CTP Milletvekili Erkut Şahali, “Deprem bölgesinde gerçekten ihtiyaç duyulan şeylerin yönlendirilmesi gerekirdi. Sivil toplum örgütlerinin de destek vermesiyle bin konut projesi ortaya çıktı. Aslında hükümet bir halkla ilişkiler çalışmasını da başlattı. Gönüllülük esası yasa marifetiyle zorunluluk esasına dönüştü. Deprem yaralarını sarmak bir yanda depremin yıkıcı etkilerini önlemek adına iki unsur öne çıkarıldı. Bu yasa gücünde kararname çıktığında sivil toplum örgütleri yardımların kesildiğini ifade etti. Devlet kendi imkânlarına yurttaşlardan sağladıklarıyla sahiptir. Devlet hastane ve okul yapımı için yurttaştan ek kaynak talep etmez. Hükümetin yaptığı bire iletişim kampanyası gibi görünüyor. Güvenmediğimiz bir yapıya kendimizi daha fazla kaptırmayı doğru bulmuyoruz” dedi. 

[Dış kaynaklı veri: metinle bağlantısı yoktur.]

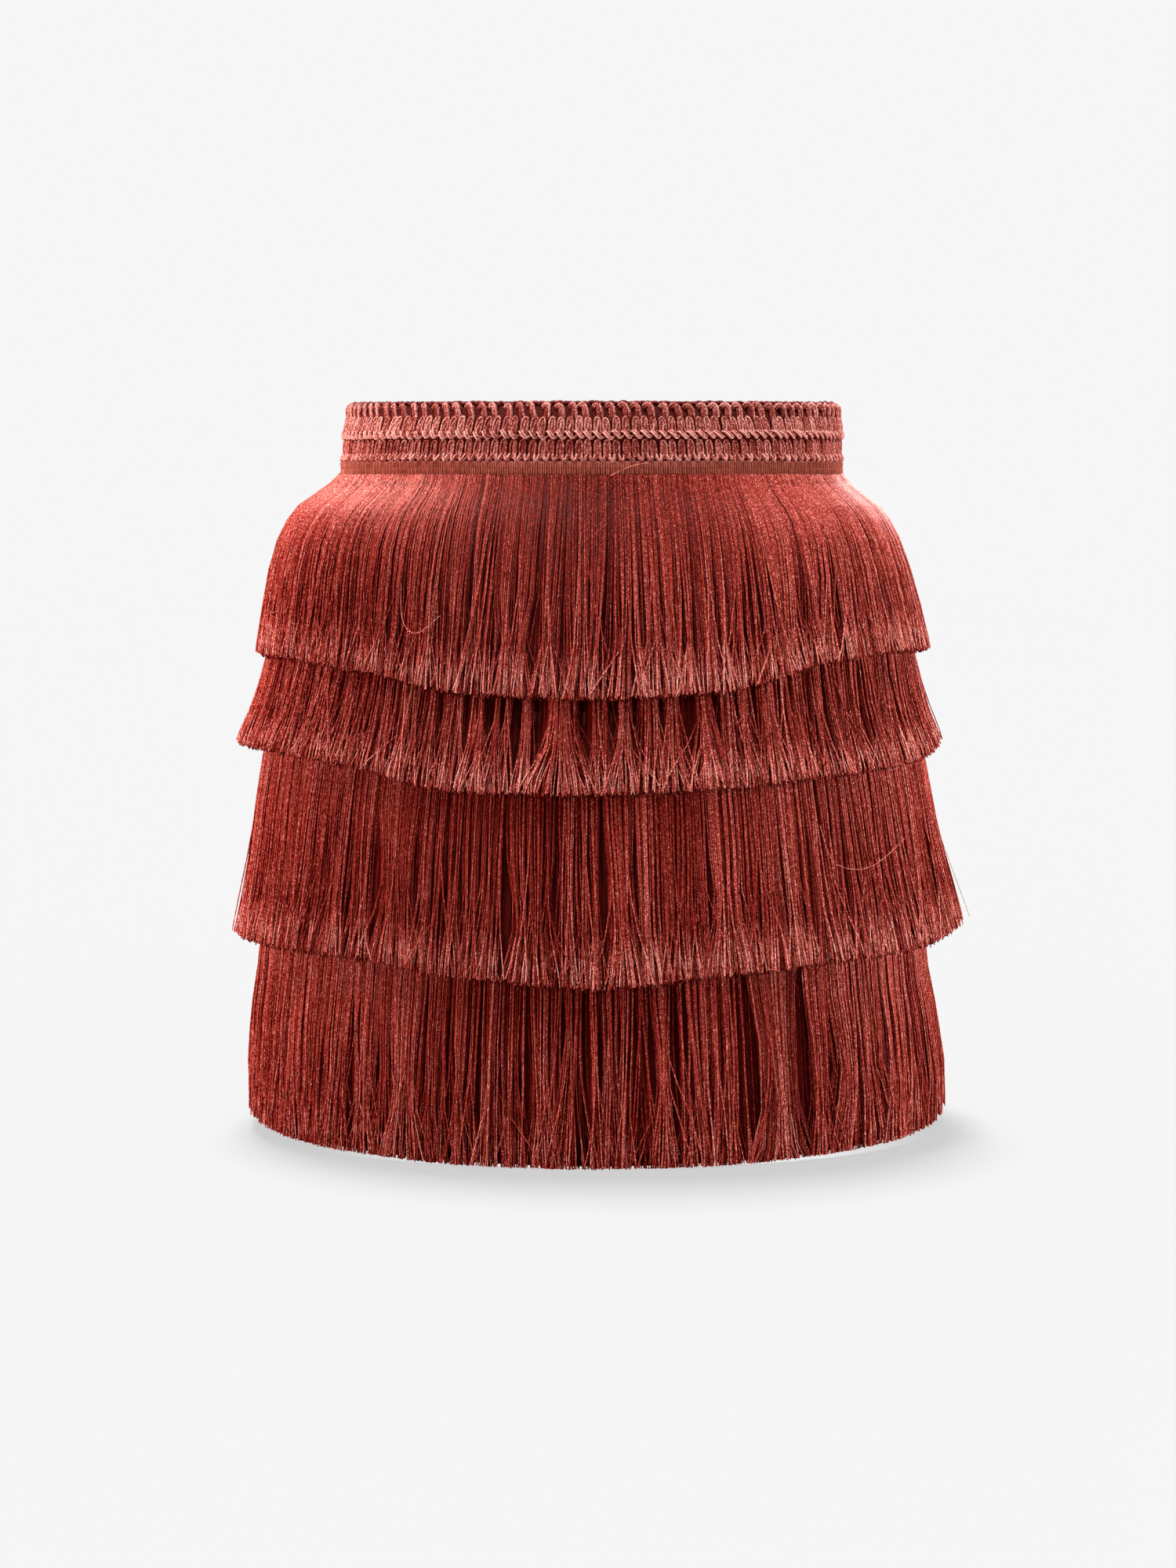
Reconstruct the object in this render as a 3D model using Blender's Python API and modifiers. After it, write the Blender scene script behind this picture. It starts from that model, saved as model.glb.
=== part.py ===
"""Fringe mini skirt: a crochet waistband, a jersey underskirt and four tiers of fringe.

Metres, +Z up. The origin is the centre of the waist, level with the lower edge of the waistband.
The front faces -Y. A bearing is an angle round the skirt, in degrees: 0 is the centre front,
90 is the +X side seam, 180 is the centre back and -90 is the -X side seam.
"""
import math
from collections import namedtuple

import bmesh
import bpy

# Driving dimensions
SEAM_GAP = 0.0003          # air between pieces that are sewn together
SIDE_SEAM = 0.0005         # air at the side seams, measured on the outside, where it is widest
JERSEY = 0.0012            # wall of the underskirt
TAPE = 0.0015              # wall of a header tape
TAPE_HEIGHT = 0.0100       # a header tape, top to bottom
TOP_TAPE_HEIGHT = 0.0062   # what shows of the top tape, under the waistband
CROCHET = 0.0030           # wall of the waistband
FRINGE_HEM = 0.0040        # thickness of a fringe at its hem
FRINGE_ROOT_SHARE = 0.35   # thickness at its root, as a share of the thickness at its hem
SQUARENESS = 2.15          # exponent of the sections round the body: 2 is an ellipse
BODY_STEPS = 48            # steps round a whole ring

TOP_TAPE_TOP = 0.0050      # height of the top tape's upper edge at the centre front
WAIST_SIDE_DIP = 0.0030    # how much lower the top tape and the band's lower edge are at the sides
BACK_WAIST_DIP = 0.0050    # how much lower the waistband's top is at the centre back
UNDERSKIRT_TOP = 0.0045
UNDERSKIRT_HEM = -0.3250

# The underskirt's outer surface, from the waist down. shift is how far a section's middle lies to +X.
Section = namedtuple("Section", "height half_width front back shift")
FORM = (
    #       height   half_width  front   back    shift
    Section(0.0060, 0.1325, 0.0970, 0.0985, -0.0010),
    Section(-0.0060, 0.1340, 0.0980, 0.1000, -0.0010),
    Section(-0.0120, 0.1385, 0.0990, 0.1022, -0.0015),
    Section(-0.0200, 0.1480, 0.1003, 0.1065, -0.0022),
    Section(-0.0300, 0.1556, 0.1020, 0.1112, -0.0025),
    Section(-0.0450, 0.1622, 0.1044, 0.1170, -0.0025),
    Section(-0.0650, 0.1662, 0.1070, 0.1235, -0.0020),
    Section(-0.1000, 0.1700, 0.1105, 0.1300, -0.0010),
    Section(-0.1500, 0.1736, 0.1140, 0.1340, 0.0000),
    Section(-0.2200, 0.1752, 0.1165, 0.1350, -0.0002),
    Section(-0.2600, 0.1754, 0.1172, 0.1342, -0.0008),
    Section(-0.3250, 0.1780, 0.1180, 0.1320, 0.0010),
)

# The waistband's outer surface. back_dip and side_dip are the shares of those dips at a section.
BandSection = namedtuple("BandSection", "height half_width front back shift back_dip side_dip")
WAISTBAND = (
    #           height  half_width  front   back    shift   back_dip side_dip
    BandSection(0.0358, 0.1278, 0.0945, 0.0960, 0.0000, 1.0, 0.0),
    BandSection(0.0335, 0.1312, 0.0965, 0.0980, 0.0000, 1.0, 0.0),
    BandSection(0.0280, 0.1325, 0.0975, 0.0990, 0.0000, 0.8, 0.0),
    BandSection(0.0170, 0.1334, 0.0980, 0.0995, -0.0005, 0.4, 0.3),
    BandSection(0.0055, 0.1336, 0.0982, 0.0997, -0.0010, 0.0, 1.0),
)

# How far each fringe's outside stands off the underskirt, from its root (fall 0) to its hem (fall 1).
Reach = namedtuple("Reach", "fall side front back shift")
FRINGE_1 = (
    Reach(0.00, 0.0021, 0.0024, 0.0026, 0.0000),
    Reach(0.08, 0.0046, 0.0030, 0.0040, -0.0003),
    Reach(0.18, 0.0056, 0.0042, 0.0052, -0.0004),
    Reach(0.32, 0.0062, 0.0058, 0.0066, -0.0004),
    Reach(0.50, 0.0072, 0.0074, 0.0080, 0.0000),
    Reach(0.75, 0.0092, 0.0092, 0.0098, 0.0003),
    Reach(1.00, 0.0102, 0.0108, 0.0112, 0.0010),
)
FRINGE_2 = (
    Reach(0.00, 0.0026, 0.0026, 0.0026, 0.0000),
    Reach(0.25, 0.0034, 0.0036, 0.0038, 0.0000),
    Reach(0.50, 0.0043, 0.0050, 0.0052, -0.0005),
    Reach(0.75, 0.0088, 0.0078, 0.0082, -0.0018),
    Reach(1.00, 0.0152, 0.0112, 0.0120, -0.0022),
)
FRINGE_3 = (
    Reach(0.00, 0.0022, 0.0022, 0.0022, 0.0000),
    Reach(0.25, 0.0062, 0.0052, 0.0054, 0.0000),
    Reach(0.50, 0.0094, 0.0078, 0.0082, 0.0008),
    Reach(0.75, 0.0146, 0.0100, 0.0106, 0.0021),
    Reach(1.00, 0.0202, 0.0128, 0.0136, 0.0030),
)
FRINGE_4 = (
    Reach(0.00, 0.0022, 0.0022, 0.0022, 0.0000),
    Reach(0.25, 0.0042, 0.0044, 0.0046, 0.0000),
    Reach(0.50, 0.0082, 0.0072, 0.0076, 0.0002),
    Reach(0.75, 0.0108, 0.0090, 0.0094, 0.0006),
    Reach(0.90, 0.0108, 0.0094, 0.0098, 0.0006),
    Reach(1.00, 0.0088, 0.0090, 0.0094, 0.0004),
)

# Each tier: the height of its tape's upper edge and of its hem, both at the centre front.
Tier = namedtuple("Tier", "tape_top tape_height hem reach")
TIERS = (
    Tier(TOP_TAPE_TOP, TOP_TAPE_HEIGHT, -0.1132, FRINGE_1),
    Tier(-0.0455, TAPE_HEIGHT, -0.1639, FRINGE_2),
    Tier(-0.1220, TAPE_HEIGHT, -0.2617, FRINGE_3),
    Tier(-0.2160, TAPE_HEIGHT, -0.3570, FRINGE_4),
)

# How much higher each hem hangs away from the centre front, because the fringe swings out there.
Rise = namedtuple("Rise", "bearing tier_1 tier_2 tier_3 tier_4")
HEM_RISE = (
    #    bearing tier_1 tier_2 tier_3 tier_4
    Rise(-180, 0.004, 0.004, 0.005, 0.000),
    Rise(-135, 0.011, 0.009, 0.009, 0.002),
    Rise(-90, 0.014, 0.018, 0.012, 0.012),
    Rise(-60, 0.016, 0.019, 0.013, 0.005),
    Rise(-40, 0.012, 0.015, 0.013, 0.003),
    Rise(-20, 0.002, 0.003, 0.005, 0.001),
    Rise(0, 0.000, 0.002, 0.000, 0.000),
    Rise(20, 0.003, 0.005, 0.007, 0.001),
    Rise(40, 0.017, 0.009, 0.011, 0.003),
    Rise(60, 0.020, 0.012, 0.013, 0.005),
    Rise(90, 0.017, 0.018, 0.019, 0.012),
    Rise(135, 0.012, 0.008, 0.009, 0.002),
    Rise(180, 0.004, 0.004, 0.005, 0.000),
)

# Colour, roughness of each cloth
FINISHES = {
    "crochet_yarn": ((0.37, 0.088, 0.066, 1.0), 0.85),
    "ribbed_tape": ((0.31, 0.063, 0.040, 1.0), 0.80),
    "silky_fringe": ((0.25, 0.040, 0.030, 1.0), 0.45),
    "jersey": ((0.20, 0.035, 0.028, 1.0), 0.90),
}


def mix(low, high, share):
    return low + (high - low) * share


def between(rows, key, value):
    """The row of a table at a value of its key column, found between the two rows beside it."""
    ordered = sorted(rows, key=lambda row: getattr(row, key))
    value = min(max(value, getattr(ordered[0], key)), getattr(ordered[-1], key))
    for low, high in zip(ordered, ordered[1:]):
        if value <= getattr(high, key):
            break
    share = (value - getattr(low, key)) / (getattr(high, key) - getattr(low, key))
    return type(low)(*(mix(a, b, share) for a, b in zip(low, high)))


def ease(rows, key, value):
    """As between, but easing in and out of each row, so that a hem has no corners."""
    keys = sorted(getattr(row, key) for row in rows)
    value = min(max(value, keys[0]), keys[-1])
    low = max(k for k in keys if k <= value)
    high = min([k for k in keys if k > value] or [low + 1])
    share = (value - low) / (high - low)
    return between(rows, key, low + (high - low) * share * share * (3 - 2 * share))


def contour(section, bearing, out=(0.0, 0.0, 0.0), shift=0.0):
    """A point on a section. out moves it off the section at the side, the front and the back."""
    turn = math.radians(bearing)
    sideways = math.copysign(abs(math.sin(turn)) ** (2 / SQUARENESS), math.sin(turn))
    forwards = math.copysign(abs(math.cos(turn)) ** (2 / SQUARENESS), math.cos(turn))
    depth = section.front + out[1] if forwards > 0 else section.back + out[2]
    return section.shift + shift + (section.half_width + out[0]) * sideways, -depth * forwards


def form_point(bearing, height, out=(0.0, 0.0, 0.0), shift=0.0):
    """A point on the underskirt's outer surface, or moved off it."""
    x, y = contour(between(FORM, "height", height), bearing, out, shift)
    return x, y, height


def side_dip(bearing):
    return -WAIST_SIDE_DIP * abs(math.sin(math.radians(bearing))) ** 4


def ring_bearings():
    return [360 * step / BODY_STEPS - 180 for step in range(BODY_STEPS)]


def cloth(name, rows, closed, wall, finish, fullness=None):
    """A wall of cloth through rows of points, top row first, its outside on the points.

    fullness, where given, is the share of the wall's thickness at each row.
    """
    mesh_builder = bmesh.new()
    grid = [[mesh_builder.verts.new(point) for point in row] for row in rows]
    columns = len(grid[0])
    for upper, lower in zip(grid, grid[1:]):
        for here in range(columns if closed else columns - 1):
            there = (here + 1) % columns
            mesh_builder.faces.new((upper[here], lower[here], lower[there], upper[there]))
    mesh = bpy.data.meshes.new(name)
    mesh_builder.to_mesh(mesh)
    mesh_builder.free()
    mesh.materials.append(material(finish))
    piece = bpy.data.objects.new(name, mesh)
    skirt.objects.link(piece)
    solid = piece.modifiers.new("wall", "SOLIDIFY")
    solid.thickness = wall
    solid.offset = -1
    solid.use_even_offset = True
    if fullness:
        weights = piece.vertex_groups.new(name="fullness")
        for level, share in enumerate(fullness):
            ring = list(range(level * columns, (level + 1) * columns))
            weights.add(ring, share, "REPLACE")
        solid.vertex_group = weights.name


def material(finish):
    """The Principled material of one cloth, made once."""
    found = bpy.data.materials.get(finish)
    if found:
        return found
    made = bpy.data.materials.new(finish)
    made.use_nodes = True
    colour, roughness = FINISHES[finish]
    shader = made.node_tree.nodes["Principled BSDF"]
    shader.inputs["Base Color"].default_value = colour
    shader.inputs["Roughness"].default_value = roughness
    shader.inputs["Metallic"].default_value = 0.0
    return made


def waistband():
    """The crochet tube, leaning in a little at its top row."""
    rows = []
    for section in WAISTBAND:
        row = []
        for bearing in ring_bearings():
            x, y = contour(section, bearing)
            behind = (1 - math.cos(math.radians(bearing))) / 2
            height = section.height - BACK_WAIST_DIP * behind * section.back_dip
            row.append((x, y, height + side_dip(bearing) * section.side_dip))
        rows.append(row)
    cloth("waistband", rows, True, CROCHET, "crochet_yarn")


def underskirt():
    """Front and back jersey panels, a seam gap apart at both sides."""
    heights = [row.height for row in FORM if UNDERSKIRT_HEM <= row.height < UNDERSKIRT_TOP]
    heights = [UNDERSKIRT_TOP] + heights
    half = BODY_STEPS // 2
    for name, middle, towards in (("base_front", 0, 1), ("base_back", 180, -1)):
        rows = []
        for height in heights:
            row = []
            for step in range(half + 1):
                bearing = middle - 90 + 180 * step / half
                dip = side_dip(bearing) if height == UNDERSKIRT_TOP else 0.0
                x, y, z = form_point(bearing, height + dip)
                if step in (0, half):
                    y = -towards * SIDE_SEAM / 2
                row.append((x, y, z))
            rows.append(row)
        cloth(name, rows, False, JERSEY, "jersey")


def header_tape(number, tier):
    """A ribbed tape round the underskirt, made from the underskirt's points moved out."""
    off = SEAM_GAP + TAPE
    rows = []
    for height in (tier.tape_top, tier.tape_top - tier.tape_height):
        row = []
        for bearing in ring_bearings():
            level = height + (side_dip(bearing) if number == 1 else 0.0)
            row.append(form_point(bearing, level, (off, off, off)))
        rows.append(row)
    cloth(f"tape_{number}", rows, True, TAPE, "ribbed_tape")


def fringe(number, tier):
    """The plain solid of one fringe's reach, from just under its tape to its hem."""
    rows = []
    root = tier.tape_top - tier.tape_height - SEAM_GAP
    for reach in tier.reach:
        row = []
        for bearing in ring_bearings():
            start = root + (side_dip(bearing) if number == 1 else 0.0)
            hem = tier.hem + getattr(ease(HEM_RISE, "bearing", bearing), f"tier_{number}")
            out = (reach.side, reach.front, reach.back)
            row.append(form_point(bearing, mix(start, hem, reach.fall), out, reach.shift))
        rows.append(row)
    fullness = [mix(FRINGE_ROOT_SHARE, 1.0, reach.fall) for reach in tier.reach]
    cloth(f"fringe_{number}", rows, True, FRINGE_HEM, "silky_fringe", fullness)


for left_over in list(bpy.data.objects):
    bpy.data.objects.remove(left_over, do_unlink=True)

skirt = bpy.data.collections.new("fringe_mini_skirt")
bpy.context.scene.collection.children.link(skirt)

waistband()
underskirt()
for number, tier in enumerate(TIERS, start=1):
    header_tape(number, tier)
    fringe(number, tier)
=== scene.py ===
"""Looks of the fringe mini skirt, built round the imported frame. Metres, +Z up, front towards -Y."""
import math

import bpy
import numpy as np
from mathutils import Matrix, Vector
from mathutils.bvhtree import BVHTree


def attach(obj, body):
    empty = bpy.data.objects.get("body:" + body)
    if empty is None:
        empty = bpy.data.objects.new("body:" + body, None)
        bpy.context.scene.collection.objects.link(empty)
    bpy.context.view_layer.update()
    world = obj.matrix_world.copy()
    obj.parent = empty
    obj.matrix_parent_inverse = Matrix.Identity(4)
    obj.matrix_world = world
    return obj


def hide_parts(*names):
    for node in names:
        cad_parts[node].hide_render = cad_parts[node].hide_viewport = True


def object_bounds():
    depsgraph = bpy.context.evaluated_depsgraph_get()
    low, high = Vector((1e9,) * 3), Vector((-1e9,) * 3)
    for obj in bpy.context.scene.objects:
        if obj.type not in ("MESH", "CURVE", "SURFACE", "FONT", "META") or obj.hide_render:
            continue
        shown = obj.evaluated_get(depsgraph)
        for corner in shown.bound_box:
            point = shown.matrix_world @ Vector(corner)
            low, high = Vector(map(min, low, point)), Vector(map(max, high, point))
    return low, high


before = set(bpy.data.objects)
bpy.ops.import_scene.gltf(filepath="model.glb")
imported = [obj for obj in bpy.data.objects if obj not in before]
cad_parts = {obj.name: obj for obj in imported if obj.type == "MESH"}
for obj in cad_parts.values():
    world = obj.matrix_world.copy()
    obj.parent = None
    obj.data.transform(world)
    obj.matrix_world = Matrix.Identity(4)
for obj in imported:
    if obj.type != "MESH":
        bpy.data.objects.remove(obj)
cad_low, cad_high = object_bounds()

# ------------------------------------------------------------------------------------------
# Studio. The lowest threads just clear a pale paper floor, which turns up into a round wall
# well behind the skirt on every side. Soft lights stand high in front, left and right, and
# lower at both sides and behind. The camera looks slightly down on the front.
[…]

Şahali, “Türkiye’ye bakınız 13 milyon insanın etkilendiği korkunç bir yıkım yaşadı. Ancak buna rağmen hayatın devamı da bir zorunluluktur. Bunun devamını sağlayacak olan da devlettir ve devletin çarklarının da dönmesi bir zorunluluktur. Türkiye depremin acısını korkunç bir şekilde yaşıyor. Uluslararası finans çevreleri depremin maliyetinin yaklaşık 100 milyar dolar olduğunu söylüyor. Ancak Türkiye de kimse bir maaş kesintisinden bahsetmiyor. Türkiye ekonomisinin ekonomisinde yüzde 4.5-5 oranında bir büyüme bekleniyor. Türkiye de maaş kesintisinden bahsedilmiyorken, KKTC’de bunların konuşulması beklentilerin çok gerisinde kalan bir kaynak ortaya çıkarır. Maalesef bu konuları sağlıklı bir şekilde değerlendirecek bir yapıyla karşılaşmadık.